Reach Out And Connect

I truly love hearing from you so should you have any questions, or you simply want to say hello, please feel free to leave a comment below or connect with me through my Contact page.

Warmly, Heather

11 Responses

  1. I love reading your article, it is very engaging and in my case I could feel even what you must have felt during the “public shaming” incidence.

    The way you wrote about it was very warm and soothing, at least that’s what I was feeling. I also love the way you talk about creativity and how it may come to us, or not.

    I too have my favorite steps to get things going. Before I start sitting down to write, I meditate first. Right now I am listening to Mother Nature’s songs. 🙂

    I also call on the Angels as well to support me in my personal endeavor to create something new.

    Something which will hopefully awaken others with what I have to say and to share.

    Will watch out for what you have to share next time.

    Sylvia

    • Hi Sylvia,

      You have some great ways to begin your writing!

      Meditation, sounds of nature, and communicating with the angels are incredible ways to begin anything.

      Truly appreciate you stopping by.

      Warmly,
      Heather 🙂

  2. Thanks for this advice, Heather! Is writing close to the bone something that you recommend for all kinds of writing? Or is it more appropriate and helpful for blogging as opposed to other kinds of writing?

    Relatedly, is it helpful when writing about religion? I ask these questions because I myself write about religion quite often, and often in a way that is investigative and academic.

    Thanks again!

    • Great questions, Keifer!

      Writing close to the bone can be used in any form of writing, and yes, even writing about religion.

      Perhaps you’d be able to ‘marry’ your investigative and academic writing with this to give your readers a look into why you personally write about religion. Readers love to ‘feel’ who the writer is.

      All that truly counts here is that your authentic, deeply passionate voice be heard and felt by the reader regarding your subject matter.

      That voice is the voice of your Soul or Spirit (call it what you like) and when we can write from that place freely and without inhibition then we are writing close to the bone.

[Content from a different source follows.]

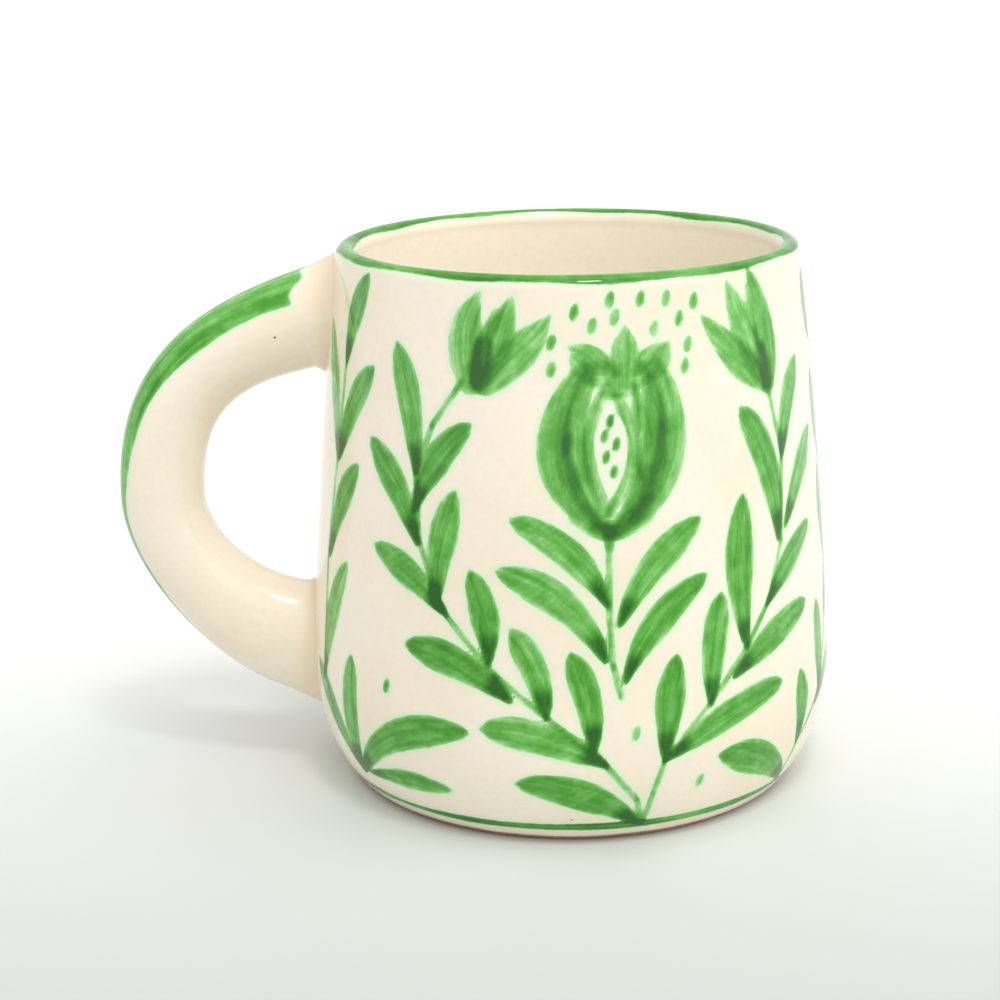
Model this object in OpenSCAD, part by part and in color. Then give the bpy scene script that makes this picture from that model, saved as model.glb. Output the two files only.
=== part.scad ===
/* [Body] */
// Height from the standing plane to the top of the lip
body_height = 90; // [75:1:110]
// Outer diameter just under the lip
rim_d = 76.2; // [66:0.2:92]
// Outer diameter at the widest level, low on the body
belly_d = 87.6; // [76:0.2:104]
// Height of the widest level
belly_height = 20; // [15:0.5:26]
// Outer diameter where the wall starts at the foot
foot_d = 73.4; // [60:0.2:76]
// How slowly the wall leaves the vertical above the widest level
wall_ease = 1.36; // [1.1:0.01:1.6]
// Thickness of the wall
wall_thickness = 3.8; // [3:0.1:6]
// Thickness of the floor above the foot recess
floor_thickness = 4.6; // [3:0.1:8]

/* [Lip] */
// Height of the rounding over the lip
lip_rounding = 2.2; // [1.5:0.1:3.5]

/* [Foot ring] */
// Width of the standing ring
foot_ring_width = 3.6; // [2.5:0.1:8]
// Depth of the recess inside the ring
foot_recess = 1.6; // [0.8:0.1:3]
// Chamfer on both edges of the ring
foot_edge = 0.6; // [0.3:0.1:1]

/* [Inside] */
// Radius of the corner between the inner wall and the floor
inside_corner = 14; // [8:0.5:18]

/* [Handle] */
// Clear space between the widest level and the inner face of the handle
finger_space = 17.8; // [15:0.2:26]
// Thickness of the handle at its middle, seen from the side
grip_thickness = 14.4; // [11:0.2:17]
// Width of the handle at its middle, along the rim direction
grip_width = 13.4; // [10:0.2:18]
// Thickness of the handle where its upper end meets the wall
upper_end_thickness = 17.4; // [14:0.2:20]
// Thickness of the handle where its lower end meets the wall
lower_end_thickness = 21; // [14:0.2:24]
// Width of both ends where they meet the wall
end_width = 16; // [13:0.2:20]
// Height left between the upper joint's slip and the top of the lip
upper_joint_margin = 0.8; // [0.5:0.1:8]
// Height left between the lower joint's slip and the standing plane
lower_joint_margin = 9; // [6:0.2:16]
// Angle at which the upper end falls away from the wall
upper_end_angle = 15; // [0:1:20]
// Angle at which the lower end climbs away from the wall
lower_end_angle = 10; // [0:1:25]

/* [Slip joints] */
// How far the luting slip stands out around each handle end at the wall
slip_spread = 1.3; // [0.8:0.1:2.2]
// How far the luting slip runs out along the handle
slip_reach = 5.5; // [4:0.1:8]
// Thickness of the slip where it fades out on the handle
slip_edge = 0.25; // [0.2:0.05:0.5]

/* [Hidden] */

glaze_cream = [0.95, 0.90, 0.82];
slip_cream = [0.90, 0.83, 0.73];

$fn = 96;
corner_steps = 10;
wall_steps = 12;
lip_steps = 10;
path_steps = 26;
ring_sides = 28;
slip_steps = 5;

foot_r = foot_d / 2;
belly_r = belly_d / 2;
rim_r = rim_d / 2;
wall_top = body_height - lip_rounding;
floor_top = foot_recess + floor_thickness;
inside_corner_top = floor_top + inside_corner;

// The lower corner follows an ellipse that is already climbing where the foot cuts it
corner_climb = 1.1;
corner_b = belly_height * corner_climb;
corner_cut = sqrt(1 - 1 / (corner_climb * corner_climb));
corner_a = (belly_r - foot_r) / (1 - corner_cut);

function lower_r(z) = belly_r - corner_a * (1 - sqrt(1 - pow((belly_height - z) / corner_b, 2)));
function upper_r(z) = belly_r
    - (belly_r - rim_r) * pow((z - belly_height) / (wall_top - belly_height), wall_ease);
function outer_r(z) = z < belly_height ? lower_r(z) : upper_r(min(z, wall_top));
function inner_r(z) = outer_r(max(z, belly_height)) - wall_thickness;

function outer_points() = concat(
    [[foot_r - foot_edge, 0]],
    [for (i = [0 : corner_steps - 1])
        let (z = foot_edge + (belly_height - foot_edge) * pow(i / corner_steps, 1.5))
        [outer_r(z), z]],
    [for (i = [0 : wall_steps])
        let (z = belly_height + (wall_top - belly_height) * i / wall_steps)
        [outer_r(z), z]]
);

function lip_points() = [
    for (i = [1 : lip_steps - 1])
        let (a = 180 * i / lip_steps)
        [rim_r - wall_thickness / 2 * (1 - cos(a)), wall_top + lip_rounding * sin(a)]
];

function inner_points() = concat(
    [for (i = [0 : wall_steps])
        let (z = wall_top - (wall_top - inside_corner_top) * i / wall_steps)
        [inner_r(z), z]],
    [for (i = [1 : corner_steps])
        let (a = 90 * i / corner_steps)
        [inner_r(inside_corner_top) - inside_corner * (1 - cos(a)),
            inside_corner_top - inside_corner * sin(a)]]
);

function underside_points() = [
    [0, floor_top],
    [0, foot_recess],
    [foot_r - foot_ring_width - foot_recess, foot_recess],
    [foot_r - foot_ring_width - foot_edge, foot_edge],
    [foot_r - foot_ring_width, 0]
];

// The whole outside of the body, filled and carried up past the lip, for trimming what is luted on
module body_envelope() {
    crown = [for (p = lip_points()) if (p[0] > rim_r - 0.6 * wall_thickness) p];
    above = body_height + end_width;
    rotate_extrude()
        polygon(concat(outer_points(), crown, [[crown[len(crown) - 1][0], above], [0, above], [0, 0]]));
}

// Centreline of the handle in the plane through the axis of the mug
reach = belly_r + finger_space + grip_thickness / 2;
upper_z = body_height - upper_joint_margin
    - (upper_end_thickness / 2 + slip_spread) / cos(upper_end_angle);
lower_z = lower_joint_margin + (lower_end_thickness / 2 + slip_spread) / cos(lower_end_angle);
upper_x = outer_r(upper_z) - wall_thickness / 2;
lower_x = outer_r(lower_z) - wall_thickness / 2;
span = upper_z - lower_z;
apex_z = lower_z + span * 0.455;
upper_pull = (reach - upper_x) * 0.54;
lower_pull = (reach - lower_x) * 0.67;
buried = 2 * wall_thickness;
upper_run = (slip_reach + wall_thickness / 2) / (6 * upper_pull);
lower_run = (slip_reach + wall_thickness / 2) / (6 * lower_pull);

upper_curve = [
    [-upper_x, upper_z],
    [-upper_x - upper_pull * cos(upper_end_angle), upper_z - upper_pull * sin(upper_end_angle)],
    [-reach, apex_z + span * 0.4],
    [-reach, apex_z]
];
lower_curve = [
    [-reach, apex_z],
    [-reach, apex_z - span * 0.15],
    [-lower_x - lower_pull * cos(lower_end_angle), lower_z + lower_pull * sin(lower_end_angle)],
    [-lower_x, lower_z]
];

function cubic(c, t) = pow(1 - t, 3) * c[0] + 3 * pow(1 - t, 2) * t * c[1]
    + 3 * (1 - t) * t * t * c[2] + pow(t, 3) * c[3];
function cubic_slope(c, t) = pow(1 - t, 2) * (c[1] - c[0]) + 2 * (1 - t) * t * (c[2] - c[1])
    + t * t * (c[3] - c[2]);
function unit(v) = v / norm(v);

// s runs from 0 at the upper joint to 1 at the lower joint
function centre(s) = s < 0.5 ? cubic(upper_curve, 2 * s) : cubic(lower_curve, 2 * s - 1);
function heading(s) = unit(s < 0.5 ? cubic_slope(upper_curve, 2 * s)
    : cubic_slope(lower_curve, 2 * s - 1));

function upper_swell(s) = pow(max(0, 1 - s / 0.35), 2);
function lower_swell(s) = pow(max(0, (s - 0.62) / 0.38), 2);
function thickness(s) = grip_thickness + (upper_end_thickness - grip_thickness) * upper_swell(s)
    + (lower_end_thickness - grip_thickness) * lower_swell(s);
function width(s) = grip_width + (end_width - grip_width) * max(upper_swell(s), lower_swell(s));

// One oval ring round the centreline, moved along its heading and grown by a margin
function ring(s, along, grow) = let (
    h = heading(s),
    c = centre(s) + h * along,
    n = [-h[1], h[0]],
    a = thickness(s) / 2 + grow,
    b = width(s) / 2 + grow
) [
    for (j = [0 : ring_sides - 1])
        let (q = 360 * j / ring_sides)
        [c[0] + n[0] * a * cos(q), b * sin(q), c[1] + n[1] * a * cos(q)]
];

// Skin over rings that follow one another, each square cut into two triangles
function skin(first, rings, flip) = [
    for (i = [first : first + rings - 2])
        for (j = [0 : ring_sides - 1])
            let (
                k = (j + 1) % ring_sides,
                p = i * ring_sides + j,
                q = i * ring_sides + k,
                r = (i + 1) * ring_sides + k,
                t = (i + 1) * ring_sides + j
            )
            for (f = flip ? [[r, q, p], [t, r, p]] : [[p, q, r], [p, r, t]]) f
];

// Flat face between an outer ring and an inner ring at one end of a collar
function annulus(outer, inner, flip) = [
    for (j = [0 : ring_sides - 1])
        let (
            k = (j + 1) % ring_sides,
            p = outer * ring_sides + j,
            q = outer * ring_sides + k,
            r = inner * ring_sides + j,
            t = inner * ring_sides + k
        )
        for (f = flip ? [[r, p, q], [t, r, q]] : [[q, p, r], [q, r, t]]) f
];

// Stations shared by the handle and its slip collars, counted away from the wall
function collar_station(end, i) = end == 0 ? upper_run * i / slip_steps
    : 1 - lower_run * i / slip_steps;

module swept_handle() {
    stations = concat(
        [for (i = [0 : slip_steps]) collar_station(0, i)],
        [for (i = [1 : path_steps - 1])
            upper_run + (1 - upper_run - lower_run) * i / path_steps],
        [for (i = [slip_steps : -1 : 0]) collar_station(1, i)]
    );
    rings = concat(
        [ring(0, -buried, 0)],
        [for (s = stations) ring(s, 0, 0)],
        [ring(1, buried, 0)]
    );
    last = (len(rings) - 1) * ring_sides;
    polyhedron(
        points = [for (r = rings) for (p = r) p],
        faces = concat(
            [[for (j = [ring_sides - 1 : -1 : 0]) j]],
            skin(0, len(rings), false),
            [[for (j = [0 : ring_sides - 1]) last + j]]
        )
    );
}

// A collar of slip that hugs one end of the handle: end is 0 at the upper joint, 1 at the lower
module slip_collar(end) {
    away = end == 0 ? [0 : slip_steps] : [slip_steps : -1 : 0];
    bare = concat(
        end == 0 ? [ring(0, -buried, 0)] : [],
        [for (i = away) ring(collar_station(end, i), 0, 0)],
        end == 1 ? [ring(1, buried, 0)] : []
    );
    coated = concat(
        end == 0 ? [ring(0, -buried, slip_spread)] : [],
        [for (i = away) ring(collar_station(end, i), 0, slip_edge
            + (slip_spread - slip_edge) * pow(1 - i / slip_steps, 2))],
        end == 1 ? [ring(1, buried, slip_spread)] : []
    );
    count = len(bare);
    polyhedron(
        points = [for (r = concat(coated, bare)) for (p = r) p],
        faces = concat(
            skin(0, count, false),
            skin(count, count, true),
            annulus(0, count, false),
            annulus(count - 1, 2 * count - 1, true)
        )
    );
}

module cup_body() {
    color(glaze_cream)
        rotate_extrude()
            polygon(concat(outer_points(), lip_points(), inner_points(), underside_points()));
}

module handle() {
    color(glaze_cream)
        difference() {
            swept_handle();
            body_envelope();
        }
}

module upper_slip_joint() {
    color(slip_cream)
        difference() {
            slip_collar(0);
            body_envelope();
        }
}

module lower_slip_joint() {
    color(slip_cream)
        difference() {
            slip_collar(1);
            body_envelope();
        }
}

cup_body();
handle();
upper_slip_joint();
lower_slip_joint();
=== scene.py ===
import math

import bpy
import numpy as np
from mathutils import Matrix, Vector


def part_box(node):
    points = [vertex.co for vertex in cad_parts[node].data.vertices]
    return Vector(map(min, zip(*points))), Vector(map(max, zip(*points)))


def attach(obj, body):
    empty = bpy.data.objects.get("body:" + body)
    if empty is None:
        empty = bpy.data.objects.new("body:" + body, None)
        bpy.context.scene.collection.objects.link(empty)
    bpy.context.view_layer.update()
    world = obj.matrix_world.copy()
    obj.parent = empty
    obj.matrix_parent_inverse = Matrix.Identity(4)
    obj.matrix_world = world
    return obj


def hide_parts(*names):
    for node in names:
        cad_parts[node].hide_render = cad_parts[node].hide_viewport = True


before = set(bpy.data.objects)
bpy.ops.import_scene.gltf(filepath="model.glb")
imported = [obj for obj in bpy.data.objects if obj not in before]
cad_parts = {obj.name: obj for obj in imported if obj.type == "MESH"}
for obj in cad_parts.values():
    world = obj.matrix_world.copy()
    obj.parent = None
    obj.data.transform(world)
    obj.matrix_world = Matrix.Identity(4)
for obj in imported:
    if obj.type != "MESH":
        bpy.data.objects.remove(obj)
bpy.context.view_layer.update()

# Looks of a hand-painted stoneware mug. The handle points to -X, the painted front to -Y,
# and the foot ring stands on z = 0. The mug is measured in millimetres until its points reach a
# mesh, and the stage round it, its lights and its floor, in metres.
MM = 0.001

# ---------------------------------------------------------------- sizes, as in the CAD model
body_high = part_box("cup_body")[1]
BODY_HEIGHT = body_high.z / MM
BELLY_R = body_high.x / MM
RIM_R = 38.1
FOOT_R = 36.7
BELLY_Z = 20
WALL = 3.8
WALL_EASE = 1.36
LIP_ROUNDING = 2.2
WALL_TOP = BODY_HEIGHT - LIP_ROUNDING
CORNER_CLIMB = 1.1
CORNER_B = BELLY_Z * CORNER_CLIMB
CORNER_A = (BELLY_R - FOOT_R) / (1 - math.sqrt(1 - 1 / CORNER_CLIMB**2))
FOOT_EDGE = 0.6
FOOT_RING = 3.6
FOOT_RECESS = 1.6
FLOOR_TOP = FOOT_RECESS + 4.6
INSIDE_CORNER = 14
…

      Hope that answers your questions.

      Warmly, Heather 🙂

  3. Hi, Heather. I’ve not heard of writing close to the bone before. What does it mean? Is this more of a spiritual conditioning of the mind? A communication between the mind body and soul?

    I admire your courage stepping in between an irate father and his son. I have had to do that once myself, and it was a very stressful experience.

    Barry

    • Hi Barry,

      Thanks for your great questions and interest in this topic.

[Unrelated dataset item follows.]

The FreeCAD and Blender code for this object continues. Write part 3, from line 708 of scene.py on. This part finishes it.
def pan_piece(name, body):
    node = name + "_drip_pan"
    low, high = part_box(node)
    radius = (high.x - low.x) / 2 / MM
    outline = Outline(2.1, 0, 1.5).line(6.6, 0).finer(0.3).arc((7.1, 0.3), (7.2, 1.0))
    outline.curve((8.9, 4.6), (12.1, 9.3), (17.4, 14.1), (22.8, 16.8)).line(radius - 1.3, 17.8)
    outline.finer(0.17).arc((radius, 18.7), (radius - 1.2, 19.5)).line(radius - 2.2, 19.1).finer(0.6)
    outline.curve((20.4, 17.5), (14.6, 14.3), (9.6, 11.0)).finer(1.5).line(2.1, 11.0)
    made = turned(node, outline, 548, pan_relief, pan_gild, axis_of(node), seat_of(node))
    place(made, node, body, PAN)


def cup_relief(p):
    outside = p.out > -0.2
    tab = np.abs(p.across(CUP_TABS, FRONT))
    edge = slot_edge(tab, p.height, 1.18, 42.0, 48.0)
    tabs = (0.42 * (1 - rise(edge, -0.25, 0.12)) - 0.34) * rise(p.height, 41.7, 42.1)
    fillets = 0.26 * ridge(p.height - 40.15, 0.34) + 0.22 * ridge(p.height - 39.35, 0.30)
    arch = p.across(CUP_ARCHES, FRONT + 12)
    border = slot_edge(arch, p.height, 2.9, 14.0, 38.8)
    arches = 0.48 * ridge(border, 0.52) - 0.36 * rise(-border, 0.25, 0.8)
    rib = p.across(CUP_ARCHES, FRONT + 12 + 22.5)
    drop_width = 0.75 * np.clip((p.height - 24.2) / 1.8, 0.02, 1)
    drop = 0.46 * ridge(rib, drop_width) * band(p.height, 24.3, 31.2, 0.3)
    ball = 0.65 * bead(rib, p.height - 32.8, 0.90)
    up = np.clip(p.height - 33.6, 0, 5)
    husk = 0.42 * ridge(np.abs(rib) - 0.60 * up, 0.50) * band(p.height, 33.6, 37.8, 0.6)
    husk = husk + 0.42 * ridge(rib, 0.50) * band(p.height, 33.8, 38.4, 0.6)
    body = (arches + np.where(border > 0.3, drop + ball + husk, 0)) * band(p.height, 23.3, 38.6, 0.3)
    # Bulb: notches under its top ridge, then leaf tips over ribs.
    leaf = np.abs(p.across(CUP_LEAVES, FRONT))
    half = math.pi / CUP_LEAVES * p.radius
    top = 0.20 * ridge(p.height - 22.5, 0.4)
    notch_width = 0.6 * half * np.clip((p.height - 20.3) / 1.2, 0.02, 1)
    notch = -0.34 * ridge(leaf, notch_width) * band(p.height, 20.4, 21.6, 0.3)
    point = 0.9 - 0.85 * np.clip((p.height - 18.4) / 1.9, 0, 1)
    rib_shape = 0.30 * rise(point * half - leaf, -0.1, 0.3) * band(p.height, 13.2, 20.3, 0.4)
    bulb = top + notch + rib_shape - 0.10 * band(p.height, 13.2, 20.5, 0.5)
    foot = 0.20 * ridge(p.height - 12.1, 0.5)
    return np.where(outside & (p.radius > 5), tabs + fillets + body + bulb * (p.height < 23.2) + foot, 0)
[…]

      I think the best thing would be to direct you to Part One of this post which I wrote last week.

      https://sacredscribe.com/writing-close-to-the-bone-the-art-practice-of-coming-undone

      It goes into more detail explaining what writing close to the bone is.

      Here’s a little snippet of the definition from that post.

      “Writing close to the bone means to get to the truth of a matter. It should come out raw, real, and honest, and should have the power to move the heart of your readers. It’s most often those words we feel but are afraid to say and yet we don’t want to offer up our ‘vomiting onto the page’ to the public. With some editing, we can turn that brutal rawness into grace, eloquence, and something that has the capacity to touch and transform others.”

      If you have any more questions after reading Part One, I’d be more than happy to help you out!

      Warmly, Heather 🙂

  4. Hi there. Interesting article

    I have been struggling with writing. I want to be creative but most of the times it doesn’t come naturally, and I feel frustrated because of that. Feeling that I wasted so much time for nothing is what really bothers me. I don’t know, but it seems like something really difficult to a achieve.

    I am going to apply all you have said and treat the writing process not so seriously.

    Do you have any other recommendations? Thank you so much

    • Hi Stefan,

      Love your honesty about your writing process.

      I think what happens to a lot of people when they start writing is that all the ‘perfection’ demons swoop down and begin relentlessly screaming in their ears. I also think this is natural for new writers.

      The writing process can really only flow and feel good when, like you say, we don’t take it so seriously, and rather, approach it as simply having a meaningful and warm conversation with a trusted friend. Your readers want to feel like you are right there with them, talking to them over a coffee, sharing your knowledge and insights with them in a non-pushy, non-preachy way.

      Hope this helps you out a bit. Give it a try!

      Warmly,

      Heather 🙂

  5. Hi, Heather.

    Your article “Writing Close To The Bone” as I read its tone took me back to my childhood days in many ways.

    I love nature when it is undisturbed, especially very early in the mornings or very late at night, when everything seems to be still. At night, as you mentioned, I would sit alone in my living room and listen to the ticking of the clock that was not audible during the day. And, yes, the humming of the appliances: it seems as if everything has a meaning or some message in the stillness of that moment, whether night or day.

    I do not know your spiritual background, but I am a Christian. I mention this only to point out that it is in the stillness of of these moments, that I can truly say that my connection with the Lord is at its best. Away from the chaos: the busy traffic, the phone ringing, the children screaming, television, etc…. And I do believe that this is why so many people have a get-away spot or time just to be with oneself.

    I am not a writer, but I do write only if I have to. Thanks for sharing, and nice to meet you, Heather. Continue to stir up the gift that is in you.

    Have a blessed day.

    • Hi Ann-Marie,

      It was such a pleasure to read your comment and the beautiful way you expressed how my article made you feel.

      Are you sure you are not a writer? 🙂

      My spiritual background is one of deep respect for all religions while not being affiliated with any in particular.

      What you call your connection to the Lord, I would call my connection to the Absolute, and I’d venture to guess that they both meet in the same divine place.

      Like you say, it is in these still, quiet moments that one can truly ‘feel’ that connection…the love.

      So happy you stopped by, Ann-Marie.